Task goal: Scan the records below for the line containing "Write part 2" and the line containing "node.inputs[name].default_value = value". Copy both, plus every line between, exactly.

────────────────

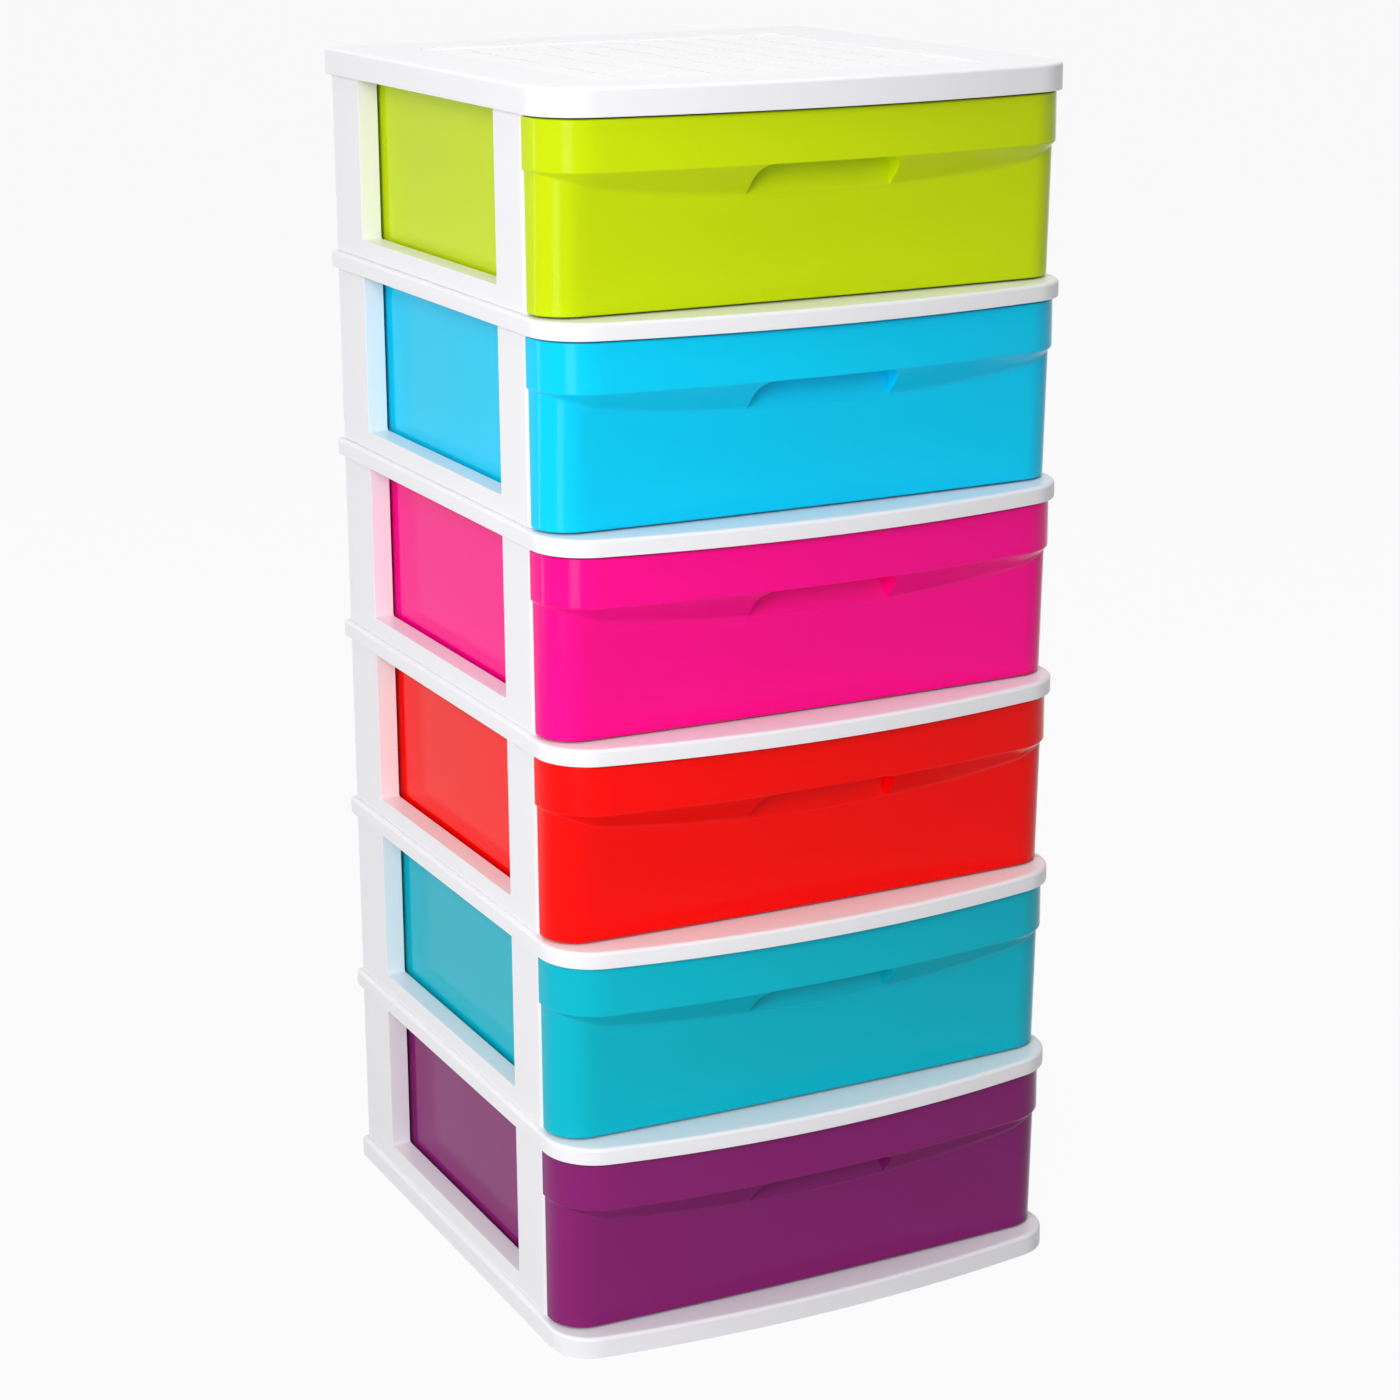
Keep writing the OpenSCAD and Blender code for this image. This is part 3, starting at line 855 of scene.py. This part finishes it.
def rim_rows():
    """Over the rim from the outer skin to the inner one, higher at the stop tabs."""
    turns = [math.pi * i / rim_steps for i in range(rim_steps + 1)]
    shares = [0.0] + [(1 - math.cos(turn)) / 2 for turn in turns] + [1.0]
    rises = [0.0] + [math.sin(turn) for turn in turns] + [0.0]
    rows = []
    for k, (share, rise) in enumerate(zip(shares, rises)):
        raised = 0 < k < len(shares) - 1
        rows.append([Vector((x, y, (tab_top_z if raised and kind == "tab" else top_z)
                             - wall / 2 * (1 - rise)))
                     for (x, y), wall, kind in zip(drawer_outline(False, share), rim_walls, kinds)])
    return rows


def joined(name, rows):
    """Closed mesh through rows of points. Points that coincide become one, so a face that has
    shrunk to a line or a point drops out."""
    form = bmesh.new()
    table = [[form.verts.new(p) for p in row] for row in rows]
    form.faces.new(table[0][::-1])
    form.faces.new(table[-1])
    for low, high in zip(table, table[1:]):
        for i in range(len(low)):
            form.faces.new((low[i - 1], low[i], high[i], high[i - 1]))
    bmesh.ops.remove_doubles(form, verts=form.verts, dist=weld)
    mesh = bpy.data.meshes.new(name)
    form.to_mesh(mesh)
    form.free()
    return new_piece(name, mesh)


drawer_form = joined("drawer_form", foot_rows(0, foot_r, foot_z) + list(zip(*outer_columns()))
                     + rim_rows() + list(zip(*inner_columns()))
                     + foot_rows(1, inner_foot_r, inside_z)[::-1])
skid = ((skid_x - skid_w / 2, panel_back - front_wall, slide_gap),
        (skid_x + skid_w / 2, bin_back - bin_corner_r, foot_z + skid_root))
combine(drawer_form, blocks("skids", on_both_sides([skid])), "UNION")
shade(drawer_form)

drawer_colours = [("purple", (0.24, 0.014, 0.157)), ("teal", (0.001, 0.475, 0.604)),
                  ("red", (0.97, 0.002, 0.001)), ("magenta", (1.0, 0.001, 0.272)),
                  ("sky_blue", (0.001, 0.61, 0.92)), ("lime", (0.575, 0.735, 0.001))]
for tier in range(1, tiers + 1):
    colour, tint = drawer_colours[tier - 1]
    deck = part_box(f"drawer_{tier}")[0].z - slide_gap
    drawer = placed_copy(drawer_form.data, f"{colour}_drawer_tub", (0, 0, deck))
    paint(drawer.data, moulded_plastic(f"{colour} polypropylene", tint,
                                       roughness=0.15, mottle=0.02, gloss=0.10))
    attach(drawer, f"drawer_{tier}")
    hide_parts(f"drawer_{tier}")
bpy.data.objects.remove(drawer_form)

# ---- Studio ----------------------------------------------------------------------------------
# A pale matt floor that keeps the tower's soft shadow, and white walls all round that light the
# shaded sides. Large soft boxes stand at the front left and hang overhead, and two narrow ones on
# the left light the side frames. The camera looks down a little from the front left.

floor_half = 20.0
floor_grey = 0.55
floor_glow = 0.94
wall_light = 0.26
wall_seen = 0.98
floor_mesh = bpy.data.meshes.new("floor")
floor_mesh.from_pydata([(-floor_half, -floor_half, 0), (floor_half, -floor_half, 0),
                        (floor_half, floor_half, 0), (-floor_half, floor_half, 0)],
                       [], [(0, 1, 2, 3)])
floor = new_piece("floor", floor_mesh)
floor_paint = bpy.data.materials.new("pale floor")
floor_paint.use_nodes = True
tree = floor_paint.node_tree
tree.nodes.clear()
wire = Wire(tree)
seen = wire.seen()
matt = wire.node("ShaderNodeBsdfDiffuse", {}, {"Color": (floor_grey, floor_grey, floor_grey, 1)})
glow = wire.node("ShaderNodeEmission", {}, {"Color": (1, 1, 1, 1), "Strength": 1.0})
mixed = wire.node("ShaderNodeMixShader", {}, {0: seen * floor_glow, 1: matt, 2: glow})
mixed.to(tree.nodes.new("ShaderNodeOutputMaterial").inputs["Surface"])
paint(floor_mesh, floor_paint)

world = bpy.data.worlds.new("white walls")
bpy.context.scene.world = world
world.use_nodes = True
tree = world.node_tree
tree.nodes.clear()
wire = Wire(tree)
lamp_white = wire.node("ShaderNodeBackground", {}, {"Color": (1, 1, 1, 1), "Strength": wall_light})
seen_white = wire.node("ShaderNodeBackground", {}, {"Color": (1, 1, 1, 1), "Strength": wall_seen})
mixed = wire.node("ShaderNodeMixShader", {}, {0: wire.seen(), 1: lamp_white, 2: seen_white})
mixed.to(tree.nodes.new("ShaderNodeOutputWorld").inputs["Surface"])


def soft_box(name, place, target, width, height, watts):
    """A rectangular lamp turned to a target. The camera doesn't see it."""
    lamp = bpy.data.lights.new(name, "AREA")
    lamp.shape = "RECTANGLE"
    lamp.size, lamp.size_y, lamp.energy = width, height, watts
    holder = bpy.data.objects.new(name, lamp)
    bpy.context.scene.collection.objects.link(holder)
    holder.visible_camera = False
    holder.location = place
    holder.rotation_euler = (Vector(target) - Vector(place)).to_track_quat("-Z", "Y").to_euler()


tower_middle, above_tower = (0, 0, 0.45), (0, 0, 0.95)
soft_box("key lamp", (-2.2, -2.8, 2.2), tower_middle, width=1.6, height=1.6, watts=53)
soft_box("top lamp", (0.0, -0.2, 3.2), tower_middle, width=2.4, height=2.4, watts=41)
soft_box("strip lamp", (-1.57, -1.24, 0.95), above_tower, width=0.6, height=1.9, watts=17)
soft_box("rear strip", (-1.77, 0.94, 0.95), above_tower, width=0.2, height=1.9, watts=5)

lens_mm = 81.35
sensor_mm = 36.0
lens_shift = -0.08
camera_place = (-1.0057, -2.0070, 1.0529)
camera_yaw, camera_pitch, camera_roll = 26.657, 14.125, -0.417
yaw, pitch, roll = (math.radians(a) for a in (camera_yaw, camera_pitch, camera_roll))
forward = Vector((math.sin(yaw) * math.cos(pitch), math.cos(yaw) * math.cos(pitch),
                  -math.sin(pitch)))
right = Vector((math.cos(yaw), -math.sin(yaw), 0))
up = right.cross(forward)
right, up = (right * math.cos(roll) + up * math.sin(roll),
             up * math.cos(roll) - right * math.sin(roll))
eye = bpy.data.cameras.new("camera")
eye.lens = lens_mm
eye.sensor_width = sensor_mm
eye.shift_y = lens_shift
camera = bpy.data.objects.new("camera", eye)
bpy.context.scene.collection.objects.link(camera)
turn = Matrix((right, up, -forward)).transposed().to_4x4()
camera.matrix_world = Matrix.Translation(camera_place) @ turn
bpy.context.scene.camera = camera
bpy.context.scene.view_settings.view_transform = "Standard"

────────────────

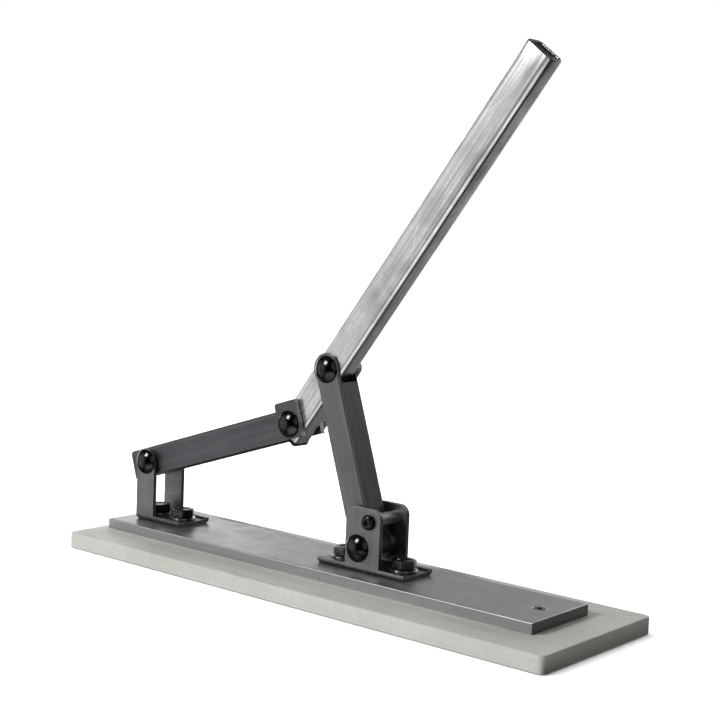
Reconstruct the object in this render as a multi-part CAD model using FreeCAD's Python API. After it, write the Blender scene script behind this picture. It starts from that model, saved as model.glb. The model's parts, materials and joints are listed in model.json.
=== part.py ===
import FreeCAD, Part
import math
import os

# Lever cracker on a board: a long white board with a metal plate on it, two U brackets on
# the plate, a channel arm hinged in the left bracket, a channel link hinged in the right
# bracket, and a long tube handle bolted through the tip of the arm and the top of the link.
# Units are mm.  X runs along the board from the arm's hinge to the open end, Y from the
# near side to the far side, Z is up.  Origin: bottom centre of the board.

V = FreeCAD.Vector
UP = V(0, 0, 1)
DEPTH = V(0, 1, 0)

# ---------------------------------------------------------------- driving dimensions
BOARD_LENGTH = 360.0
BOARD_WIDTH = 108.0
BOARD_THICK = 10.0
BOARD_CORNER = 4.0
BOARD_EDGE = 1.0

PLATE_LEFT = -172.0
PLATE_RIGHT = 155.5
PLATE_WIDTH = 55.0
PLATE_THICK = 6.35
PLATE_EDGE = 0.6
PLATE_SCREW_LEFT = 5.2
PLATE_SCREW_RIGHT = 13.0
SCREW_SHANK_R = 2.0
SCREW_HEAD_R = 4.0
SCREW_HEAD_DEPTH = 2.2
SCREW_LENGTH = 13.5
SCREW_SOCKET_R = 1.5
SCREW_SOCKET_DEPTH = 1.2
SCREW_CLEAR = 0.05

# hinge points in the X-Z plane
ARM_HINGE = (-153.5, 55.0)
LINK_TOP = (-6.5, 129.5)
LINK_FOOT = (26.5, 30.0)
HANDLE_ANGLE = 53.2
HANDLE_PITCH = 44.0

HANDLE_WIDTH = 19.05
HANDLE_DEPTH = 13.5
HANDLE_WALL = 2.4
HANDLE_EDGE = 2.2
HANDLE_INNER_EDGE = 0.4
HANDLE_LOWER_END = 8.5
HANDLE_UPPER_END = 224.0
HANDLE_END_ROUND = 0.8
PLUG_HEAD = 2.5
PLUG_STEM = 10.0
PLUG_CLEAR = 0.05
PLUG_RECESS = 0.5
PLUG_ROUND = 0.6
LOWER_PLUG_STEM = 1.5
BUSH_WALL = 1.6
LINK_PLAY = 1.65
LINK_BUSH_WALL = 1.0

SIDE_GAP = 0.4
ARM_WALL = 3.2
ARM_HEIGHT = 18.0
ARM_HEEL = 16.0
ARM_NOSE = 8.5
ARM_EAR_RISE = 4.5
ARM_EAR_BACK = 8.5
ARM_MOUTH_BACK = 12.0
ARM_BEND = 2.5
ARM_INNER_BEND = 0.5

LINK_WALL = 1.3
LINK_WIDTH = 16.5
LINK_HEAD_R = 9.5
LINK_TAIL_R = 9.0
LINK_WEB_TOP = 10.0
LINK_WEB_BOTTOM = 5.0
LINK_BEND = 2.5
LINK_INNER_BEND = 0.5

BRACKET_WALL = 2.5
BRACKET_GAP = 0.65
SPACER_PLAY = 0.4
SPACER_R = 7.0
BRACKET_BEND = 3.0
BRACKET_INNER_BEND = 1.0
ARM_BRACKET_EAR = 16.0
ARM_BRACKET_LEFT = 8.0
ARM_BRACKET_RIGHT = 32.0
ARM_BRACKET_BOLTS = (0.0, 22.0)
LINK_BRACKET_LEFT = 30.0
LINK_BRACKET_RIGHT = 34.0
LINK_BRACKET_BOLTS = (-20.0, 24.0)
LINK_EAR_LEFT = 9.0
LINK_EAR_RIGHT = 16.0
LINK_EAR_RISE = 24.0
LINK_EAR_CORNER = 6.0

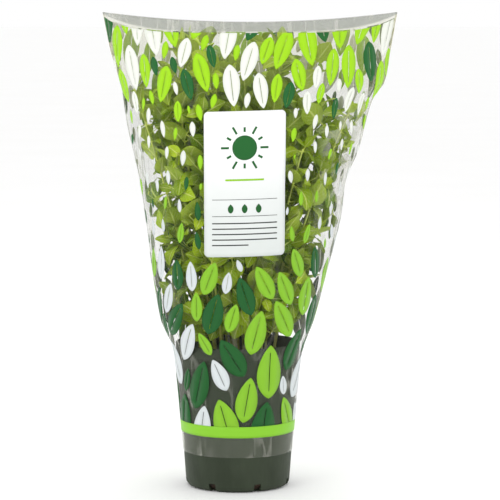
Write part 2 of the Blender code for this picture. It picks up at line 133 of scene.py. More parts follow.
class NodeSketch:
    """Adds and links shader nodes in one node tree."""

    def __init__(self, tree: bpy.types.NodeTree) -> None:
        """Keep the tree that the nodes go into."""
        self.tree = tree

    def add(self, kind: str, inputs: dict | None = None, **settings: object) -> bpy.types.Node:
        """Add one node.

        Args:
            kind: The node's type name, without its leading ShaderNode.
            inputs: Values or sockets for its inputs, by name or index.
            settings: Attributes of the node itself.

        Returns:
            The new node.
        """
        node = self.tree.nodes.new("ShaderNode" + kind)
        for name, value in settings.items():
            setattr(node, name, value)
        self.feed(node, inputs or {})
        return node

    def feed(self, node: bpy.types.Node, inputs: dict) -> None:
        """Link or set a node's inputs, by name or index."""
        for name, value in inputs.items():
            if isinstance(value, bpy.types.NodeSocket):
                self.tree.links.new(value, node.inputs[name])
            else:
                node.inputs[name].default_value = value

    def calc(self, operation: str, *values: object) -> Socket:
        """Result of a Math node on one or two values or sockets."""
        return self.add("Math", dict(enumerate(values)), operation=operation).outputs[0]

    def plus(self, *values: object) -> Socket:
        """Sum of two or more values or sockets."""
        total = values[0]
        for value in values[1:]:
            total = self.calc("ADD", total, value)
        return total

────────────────

Task response:
Write part 2 of the Blender code for this picture. It picks up at line 133 of scene.py. More parts follow.
class NodeSketch:
    """Adds and links shader nodes in one node tree."""

    def __init__(self, tree: bpy.types.NodeTree) -> None:
        """Keep the tree that the nodes go into."""
        self.tree = tree

    def add(self, kind: str, inputs: dict | None = None, **settings: object) -> bpy.types.Node:
        """Add one node.

        Args:
            kind: The node's type name, without its leading ShaderNode.
            inputs: Values or sockets for its inputs, by name or index.
            settings: Attributes of the node itself.

        Returns:
            The new node.
        """
        node = self.tree.nodes.new("ShaderNode" + kind)
        for name, value in settings.items():
            setattr(node, name, value)
        self.feed(node, inputs or {})
        return node

    def feed(self, node: bpy.types.Node, inputs: dict) -> None:
        """Link or set a node's inputs, by name or index."""
        for name, value in inputs.items():
            if isinstance(value, bpy.types.NodeSocket):
                self.tree.links.new(value, node.inputs[name])
            else:
                node.inputs[name].default_value = value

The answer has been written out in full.